Officials behind Calgary Stampede announced on Thursday that the event expected in July will not take place in 2020 due to the COVID-19 pandemic, the first time in 100 years that the show has been cancelled.
The Calgary Stampede office announced the cancellation by tweeting that it was "saddened to share" the news, but promising "this does not mean the end of Stampede Spirit this year".
Earlier, the president and chairman of the board of the Calgary Stampede, Dana Peers, told journalists about the decision.
"As a community celebration, the cancellation of our annual event comes with our community and public health and safety front of mind," the president and chairman of the board of the Calgary Stampede, Dana Peers, said.
Peers stressed that shuttering the popular event this year is "hard, but it's the right thing to do", while Mayor Naheed Nenshi said that the anti-pandemic measure "is tough", remembering the 2013 Stampede, held right after intense flooding hit the region and reportedly helped to raise people's spirits amid tragedy.
“We all know it, we all get it, that it’s the right thing to do. But to stand here and to say that there will be no Stampede for the first time in 97 years — well that’s very, very, very tough,” Nenshi said.

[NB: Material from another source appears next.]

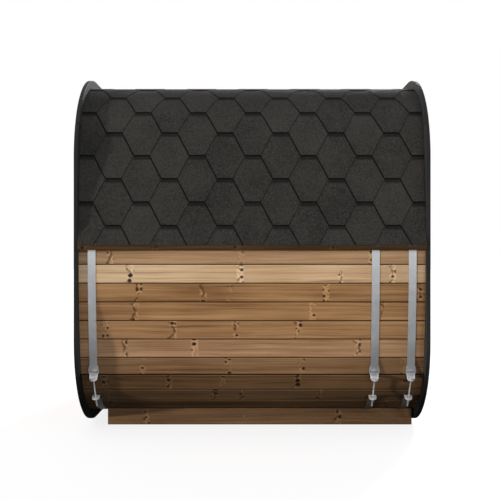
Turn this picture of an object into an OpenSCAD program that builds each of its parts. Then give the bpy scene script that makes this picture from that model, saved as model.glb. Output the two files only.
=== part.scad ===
// Rounded-square sauna cabin: horizontal boards held by three steel straps,
// black rims on both ends, a shingled upper half and two long base beams.
// Millimetres. X runs along the cabin with the porch at +X, Z is up, and the
// origin is on the ground under the middle of the cabin.

/* [Cabin] */
// Length of the wall boards
board_length = 2110; // [1800:10:3000]
// Thickness of the wall, floor and roof boards
wall_t = 42; // [28:1:50]
// Width that one board is meant to cover
board_cover = 115; // [90:1:140]
// Height of the first board joint above the middle of a side
first_joint = 23; // [5:1:27]
// Radius of the slight bow of each side, of the floor and of the roof
bow_r = 4450; // [3500:50:6000]
// Radius of the corners of the board shell
shell_r = 445; // [400:5:480]

/* [End rims] */
// Width and height over a rim
rim_size = 2260; // [2200:10:2500]
// Outer corner radius of a rim
rim_corner_r = 570; // [500:5:600]
// Thickness of a rim along the cabin
rim_t = 25; // [18:1:45]
// Width of a rim board across its face
rim_band = 120; // [110:1:160]
// How far a rim stands out from the wall boards at the middle of a side
rim_proud = 24; // [10:1:40]
// Angle of the saw cuts into each corner
rim_cut_angle = 22; // [12:1:28]
// Width of a saw cut
rim_kerf = 2; // [1:0.5:4]
// Gap between the ground and a rim
rim_lift = 20; // [15:1:60]

/* [Roof covering] */
// Thickness of the shingles where they overlap
shingle_t = 5; // [4:0.5:8]
// Gap between the roof covering and a rim
rim_gap = 1; // [0.5:0.5:5]
// Height of the lath that holds the lower edge of the shingles away from the wall
lath_h = 28; // [28:1:45]
// Thickness of that lath
lath_t = 40; // [25:1:50]
// How far the lath reaches below the middle of a side
lath_drop = 3; // [0:1:20]

/* [End walls and porch] */
// Thickness of an end wall
end_wall_t = 42; // [28:1:50]
// Depth of the porch, from the board ends to the middle of the front wall
porch_depth = 303; // [280:1:550]

/* [Door] */
// Width of the doorway in the front wall
doorway_w = 760; // [680:5:900]
// Height of the wall above the doorway
head_h = 194; // [150:2:300]
// Height of the wall under the doorway
sill_h = 84; // [60:2:110]
// Width of a door frame member inside the doorway
frame_w = 40; // [30:1:60]
// How far the frame laps over the wall
frame_lap = 35; // [20:1:60]
// How far the frame stands out from the wall
frame_proud = 18; // [12:1:30]
// Gap round the door leaf
leaf_gap = 4; // [2:0.5:6]
// Thickness of the door leaf
leaf_t = 40; // [35:1:45]
// Width of the wood on each side of the glass
stile_w = 185; // [120:5:220]
// Height of the wood above the glass
top_rail_h = 185; // [120:5:300]
// Height of the wood below the glass
bottom_rail_h = 395; // [185:5:700]
// Thickness of the glass
glass_t = 8; // [4:1:10]
// How far the glass goes into its groove
glass_hold = 10; // [5:1:15]
// Length of the handle bar
handle_length = 420; // [300:10:700]
// Width of the square handle bar
handle_w = 30; // [22:1:38]
// Diameter of a handle post
handle_post_d = 18; // [12:1:22]
// Distance from a handle's end to the middle of its post
handle_post_inset = 45; // [30:5:90]
// Space between the door and the handle bar
handle_reach = 32; // [28:1:45]
// Diameter of a hinge barrel
hinge_d = 16; // [12:1:20]
// Length of a hinge
hinge_length = 100; // [80:5:120]
// Width of a hinge plate
hinge_plate_w = 30; // [24:1:34]
// Thickness of a hinge plate
hinge_plate_t = 2.5; // [2:0.5:4]
// Distance from an end of the door leaf to the middle of the nearest hinge
hinge_inset = 210; // [100:10:400]

/* [Straps] */
// Distance from the board ends to the middle of an outer strap
strap_inset = 79; // [60:1:150]
// Width of a steel band
band_w = 48; // [40:1:54]
// Thickness of a steel band
band_t = 2; // [1.5:0.5:3]
// Angle round the lower corner of the middle of a tension bolt
bolt_angle = 31.5; // [30:0.5:34]
// Distance from the wall boards to the axis of a tension bolt
bolt_standoff = 26; // [24:1:30]
// Distance along a tension bolt from its middle to a bracket ear
ear_reach = 75; // [65:1:85]
// Thread diameter of a tension bolt
bolt_d = 10; // [8:1:12]
// Room round a bolt in a bracket ear
bolt_room = 0.5; // [0.3:0.1:1]
// Length of thread past the lower ear
bolt_tail = 68; // [30:1:90]
// Width across the flats of a bolt head or nut
hex_w = 17; // [15:1:20]
// Height of a bolt head or nut
hex_h = 8; // [6:1:10]
// Thickness of a bracket plate
plate_t = 3; // [2:0.5:4]
// Thickness of a bracket ear
ear_t = 4; // [3:0.5:6]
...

The cancellation of the Stampede followed a Calgary Emergency Management Agency (CEMA) announcement that all public events in the city would be cancelled to at least 30 June. Earlier in March, The company responsible for producing the Stampede let 80 percent of its workforce go as part of anti-coronavirus measures, impacting an estimated 890 people.
The Calgary Stampede was held during World War II, with soldiers and members of the military serving as parade marshals. The COVID-19 pandemic has forced almost every nation in the world into lockdown and social distancing, cancelling not only the so-called greatest outdoor show in the world, but also major events as the Tokyo 2020 Olympics and Spain's running of the bulls.